Literature Glossary
Don’t be an oxymoron. Know your literary terms.
Over 200 literary terms, Shmooped to perfection.
Author
Definition:
What's an author? Duh. The person who wrote the book you're reading, obviously. Pretty simple, right?
Well, yes and no.
The idea of authorship has changed over time, and is shifting still. In early periods, authors like Big Willy Shakespeare wrote under a system of patronage; that is, royalty and aristocrats supported writers and artists financially, but they had some say in what those guys were writing.
Modern authors, on the other hand, get their dough from the literary marketplace. Instead of patrons, authors have to please those hoards of hungry readers, all clamoring for the Bestsellers shelf at Barnes & Noble. Plus, with the emergence of collectively written Internet sites like Wikipedia our ideas about authorship are changing even now.
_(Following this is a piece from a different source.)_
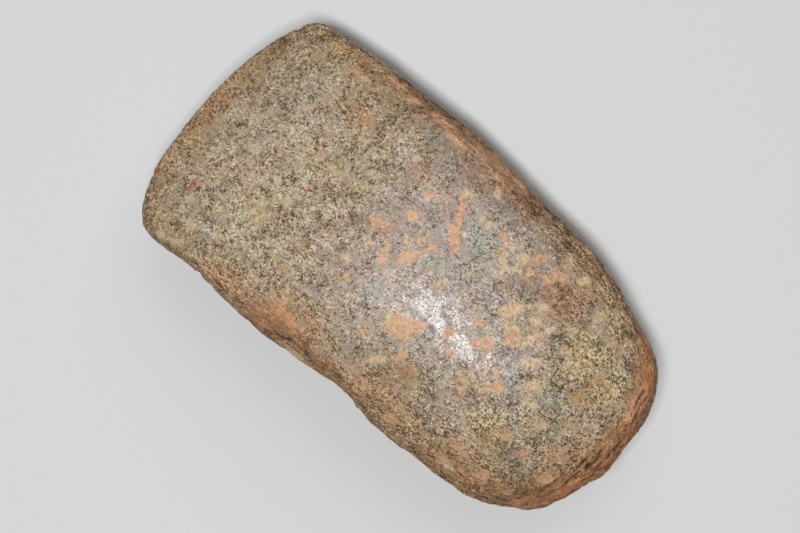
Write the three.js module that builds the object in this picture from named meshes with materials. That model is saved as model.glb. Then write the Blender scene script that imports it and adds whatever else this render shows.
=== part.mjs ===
// A polished stone axe head, ground from one pebble of speckled diorite, lying on one face.
// Millimetres. +X runs along the axe to the butt, -X to the cutting edge, +Z is up, and the
// origin is on the surface that it lies on, below the middle of its length and width.
import * as THREE from "three";
import { mergeVertices } from "three/addons/utils/BufferGeometryUtils.js";

// ---- Driving dimensions ----

const LENGTH = 125; // cutting edge to butt
const HALF_WIDTH = 33;
const EDGE_HALF_THICKNESS = 1.1; // the cutting edge is worn blunt
const REST_FLAT_DEPTH = 0.7; // how deep the small flat on the lower face is ground

// The two ground faces. Each belly is the greatest height of its face over the level of the
// cutting edge, and bellyAt is where along X that is. The butt is a share of the belly.
const UPPER_FACE = { side: 1, belly: 21.5, bellyAt: 12, buttShare: 0.86 };
const LOWER_FACE = { side: -1, belly: 20.5, bellyAt: 4, buttShare: 0.82 };

// The outline seen from above is a many-sided ground form with rounded corners. Each side is
// given by the direction that it faces, in degrees from +X, and its distance from the middle.
const OUTLINE_SIDES = [
  { part: "butt end", faces: 0, distance: 62.5 },
  { part: "butt end, far bevel", faces: 31, distance: 59 },
  { part: "far shoulder", faces: 69, distance: 39.5 },
  { part: "far side, rear", faces: 86, distance: 32 },
  { part: "far side, front", faces: 95, distance: 34.5 },
  { part: "far corner of the edge", faces: 141, distance: 61 },
  { part: "cutting edge, far half", faces: 169, distance: 62.5 },
  { part: "cutting edge, near half", faces: 185, distance: 63 },
  { part: "near corner of the edge", faces: 213, distance: 64 },
  { part: "near side, front", faces: 270, distance: 33.5 },
  { part: "near side, rear", faces: 273, distance: 33.5 },
  { part: "near shoulder", faces: 301, distance: 49.5 },
  { part: "butt end, near bevel", faces: 337, distance: 61 },
];
const CORNER_CRISPNESS = 40; // the higher, the tighter the outline's rounded corners

// How sharply each face turns down to the rim: high is a late, tight turn, low a full round.
const TURN_AT_EDGE = 13;
const TURN_AT_BUTT = 4.6;

// How much the faces are crowned across, as a fall at the long sides: little at the edge.
const CROSS_FALL_AT_EDGE = 1.5;
const CROSS_FALL_AT_BELLY = 7.5;

// Places where stone is missing. Each is a round-bottomed hollow: its middle, its reach along
// X, Y and Z, and how far its middle is pushed in.
const SCARS = [
  { part: "long hollow in the near side", at: [-14, -30, 7], reach: [15, 9, 9], push: [0, 2.2, -1.6] },
  { part: "notch in the near side", at: [4, -33, -1], reach: [10, 7, 15], push: [0, 2.1, 0] },
  { part: "ramp into the notch", at: [-7, -33, -1], reach: [11, 7, 15], push: [0, 0.8, 0] },
  { part: "flake off the near side", at: [-38, -33, 0], reach: [9, 6, 12], push: [0, 0.7, 0] },
  { part: "chip at the far corner", at: [-51, 28, 4], reach: [10, 6, 6], push: [0, -0.3, -1.1] },
  { part: "dimple in the far side", at: [-9, 32, 8], reach: [13, 6, 7], push: [0, -0.9, -0.5] },
  { part: "battering on the butt", at: [62, 9, 5], reach: [8, 13, 9], push: [-1.3, 0, -0.6] },
  { part: "battering at the near bevel", at: [56, -22, 6], reach: [9, 10, 9], push: [-1.1, 0.8, -0.7] },
  { part: "flake scar below the butt", at: [50, 12, -14], reach: [15, 14, 9], push: [-0.7, 0, 1.8] },
  { part: "spall under the near side", at: [-30, -28, -9], reach: [16, 8, 8], push: [0, 1.3, 1.2] },
];

// ---- Mesh fineness ----

const RIM_STEPS = 136; // points round the outline, an even number
const FACE_STEPS = 15; // rings from the rim to the spine, on each face
const SPINE_SHARE = 0.42; // length of the spine, where the rings end, as a share of LENGTH

// ---- The form ----

const mix = (a, b, share) => a + (b - a) * share;
const smooth = (low, high, value) => THREE.MathUtils.smoothstep(value, low, high);

// 1 on the outline, 0 in the middle, and in proportion between.
function outlineShare(x, y) {
  let sum = 0;
  for (const side of OUTLINE_SIDES) {
    const angle = THREE.MathUtils.degToRad(side.faces);
    const towards = (x * Math.cos(angle) + y * Math.sin(angle)) / side.distance;
    sum += Math.max(0, towards) ** CORNER_CRISPNESS;
  }
  return sum ** (1 / CORNER_CRISPNESS);
}

class Outline extends THREE.Curve {
  getPoint(t, target = new THREE.Vector3()) {
    const angle = Math.PI * (1 + 2 * t); // starts at the cutting edge
    const x = Math.cos(angle);
    const y = Math.sin(angle);
    const radius = 1 / outlineShare(x, y);
    return target.set(x * radius, y * radius, 0);
  }
}

// Height of a face along the middle: a wedge that swells from the edge to the belly, and then
// falls a little to the butt.
function bellyHeight(x, { belly, bellyAt, buttShare }) {
  const half = LENGTH / 2;
  if (x > bellyAt) return belly * mix(1, buttShare, ((x - bellyAt) / (half - bellyAt)) ** 2);
  return mix(belly, EDGE_HALF_THICKNESS, ((bellyAt - x) / (bellyAt + half)) ** 2);
}

// Height of a face over any point inside the outline.
function faceHeight(x, y, face) {
  const middle = bellyHeight(x, face);
  const swell = smooth(-LENGTH / 2, face.bellyAt, x);
  const fall = mix(CROSS_FALL_AT_EDGE, CROSS_FALL_AT_BELLY, swell) * (y / HALF_WIDTH) ** 2;
  const crown = middle - fall * (middle / face.belly);
  const turn = mix(TURN_AT_EDGE, TURN_AT_BUTT, smooth(-LENGTH / 2, LENGTH / 2, x));
  const share = Math.min(1, outlineShare(x, y));
  return crown * Math.sqrt(1 - share ** turn);
}

function pushIntoScars(point) {
  for (const { at, reach, push } of SCARS) {
    const offset = point.clone().sub(new THREE.Vector3(...at)).divide(new THREE.Vector3(...reach));
    if (offset.lengthSq() >= 1) continue;
    const depth = (1 - offset.lengthSq()) ** 2;
    point.addScaledVector(new THREE.Vector3(...push), depth);
  }
  return point;
}

// One face as rings of points: ring 0 is the rim, the last ring the spine, where the points of
// the two long sides meet in pairs.
function faceRings(face) {
  const rim = new Outline().getSpacedPoints(RIM_STEPS).slice(0, RIM_STEPS);
  const lowest = REST_FLAT_DEPTH - LOWER_FACE.belly;
  return Array.from({ length: FACE_STEPS + 1 }, (_, j) => {
    const inwards = 1 - Math.cos((Math.PI / 2) * (j / FACE_STEPS));
    return rim.map((point, i) => {
      const opposite = rim[(RIM_STEPS - i) % RIM_STEPS];
      const spineX = mix(face.bellyAt, (point.x + opposite.x) / 2, SPINE_SHARE);
      const x = mix(point.x, spineX, inwards);
      const y = mix(point.y, 0, inwards);
      const z = j === 0 ? 0 : face.side * faceHeight(x, y, face);
      const placed = pushIntoScars(new THREE.Vector3(x, y, z));
      placed.z = Math.max(placed.z, lowest);
      return placed;
    });
  });
}

function axeGeometry() {
  const upper = faceRings(UPPER_FACE);
  const lower = faceRings(LOWER_FACE);
  const positions = [];
  const triangle = (a, b, c) => {
    if (a.equals(b) || b.equals(c) || c.equals(a)) return;
    for (const corner of [a, b, c]) positions.push(...corner);
  };
  const quad = (a, b, c, d) => {
    triangle(a, b, c);
    triangle(a, c, d);
  };
  for (let j = 0; j < FACE_STEPS; j++) {
    for (let i = 0; i < RIM_STEPS; i++) {
      const next = (i + 1) % RIM_STEPS;
      quad(upper[j][i], upper[j][next], upper[j + 1][next], upper[j + 1][i]);
      quad(lower[j][i], lower[j + 1][i], lower[j + 1][next], lower[j][next]);
    }
  }
  const geometry = new THREE.BufferGeometry();
  geometry.setAttribute("position", new THREE.Float32BufferAttribute(positions, 3));
  const merged = mergeVertices(geometry, 1e-3);
  merged.computeBoundingBox();
  const middle = merged.boundingBox.getCenter(new THREE.Vector3());
  merged.translate(-middle.x, -middle.y, -merged.boundingBox.min.z);
  merged.computeVertexNormals();
  return merged;
}

const stone = new THREE.MeshStandardMaterial({ color: 0x94836c, roughness: 0.5, metalness: 0 });

const axeHead = new THREE.Mesh(axeGeometry(), stone);
axeHead.name = "axe_head";

const polishedStoneAxe = new THREE.Group();
polishedStoneAxe.add(axeHead);

export default polishedStoneAxe;
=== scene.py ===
# A polished stone axe head of speckled diorite, lying on one face. Everything is in metres, with
# +Z up: -X is the cutting edge, +X the butt, +Y the far long side and -Y the near one.
import math
import random

import bmesh
import bpy
import numpy as np
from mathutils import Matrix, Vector, noise
from mathutils.bvhtree import BVHTree


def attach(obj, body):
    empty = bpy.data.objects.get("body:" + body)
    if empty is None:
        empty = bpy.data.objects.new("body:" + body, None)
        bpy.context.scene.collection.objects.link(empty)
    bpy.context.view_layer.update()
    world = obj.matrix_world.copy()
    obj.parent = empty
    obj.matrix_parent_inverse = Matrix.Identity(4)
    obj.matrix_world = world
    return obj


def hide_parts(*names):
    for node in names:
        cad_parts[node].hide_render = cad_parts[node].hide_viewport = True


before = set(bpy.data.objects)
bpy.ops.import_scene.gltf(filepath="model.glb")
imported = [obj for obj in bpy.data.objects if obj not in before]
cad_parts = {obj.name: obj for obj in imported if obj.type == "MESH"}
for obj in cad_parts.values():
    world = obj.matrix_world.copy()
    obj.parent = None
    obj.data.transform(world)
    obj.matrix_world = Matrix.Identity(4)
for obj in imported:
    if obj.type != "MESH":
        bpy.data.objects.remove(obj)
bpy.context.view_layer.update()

MM = 0.001

# ---- Camera ----
# It looks straight down on the axe head, and is turned so that the cutting edge is at the upper
# left and the butt at the lower right. The rim, halfway up, sets the scale of the picture.

RIM_LEVEL = 20 * MM
VIEW_TURN = math.radians(41.12)
VIEW_WIDTH = 183 * MM  # what the frame takes in at the level of the rim
AIM = Vector((-3.75, -1.0)) * MM
LENS_MM = 100

camera = bpy.data.objects.new("camera", bpy.data.cameras.new("camera"))
bpy.context.collection.objects.link(camera)
camera.data.lens = LENS_MM
camera_distance = VIEW_WIDTH * LENS_MM / camera.data.sensor_width
camera.location = (AIM.x, AIM.y, RIM_LEVEL + camera_distance)
camera.rotation_euler = (0, 0, VIEW_TURN)
bpy.context.scene.camera = camera

# ---- Floor and light ----
# A plain pale table top under a plain studio light: one small soft box beside the camera, which
# puts the gloss on the belly, a wide dim one over the whole table, and a pale room around it.

FLOOR_SIZE = 6.0
FLOOR_COLOUR = (0.66, 0.65, 0.63, 1)
ROOM_COLOUR = (0.9, 0.95, 1.0, 1)
ROOM_STRENGTH = 0.12


def soft_box(name, place, width, depth, power, colour):
    """An oblong light at a place, in metres, that faces the middle of the axe head."""
    lamp = bpy.data.objects.new(name, bpy.data.lights.new(name, "AREA"))
    bpy.context.collection.objects.link(lamp)
    lamp.data.shape = "RECTANGLE"
    lamp.data.size = width
    lamp.data.size_y = depth
    lamp.data.energy = power
    lamp.data.color = colour
    lamp.location = place
    towards = Vector((0, 0, RIM_LEVEL)) - Vector(place)
    lamp.rotation_euler = towards.to_track_quat("-Z", "Y").to_euler()


soft_box("key_light", (0.005, -0.122, 1.0), 0.30, 0.11, 7.9, (0.97, 1.0, 1.04))
soft_box("top_light", (-0.4, 0.9, 1.3), 1.4, 1.4, 6.5, (0.97, 0.98, 1.0))

room = bpy.data.worlds.new("room")
room.use_nodes = True
room.node_tree.nodes["Background"].inputs["Color"].default_value = ROOM_COLOUR
room.node_tree.nodes["Background"].inputs["Strength"].default_value = ROOM_STRENGTH
bpy.context.scene.world = room
bpy.context.scene.view_settings.view_transform = "Standard"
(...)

Then there's the matter of what the author means to say.The relevance of an author's intentions have long been debated in literary criticism and theory. The New Critics rejected the idea that an author's intentions had any impact on a text's meaning. French critic Roland Barthes' famous 1967 essay "The Death of the Author" declared that authors, their intentions, and their biographies no longer matter when interpreting texts.
Take that, Twain. No one cares what you think.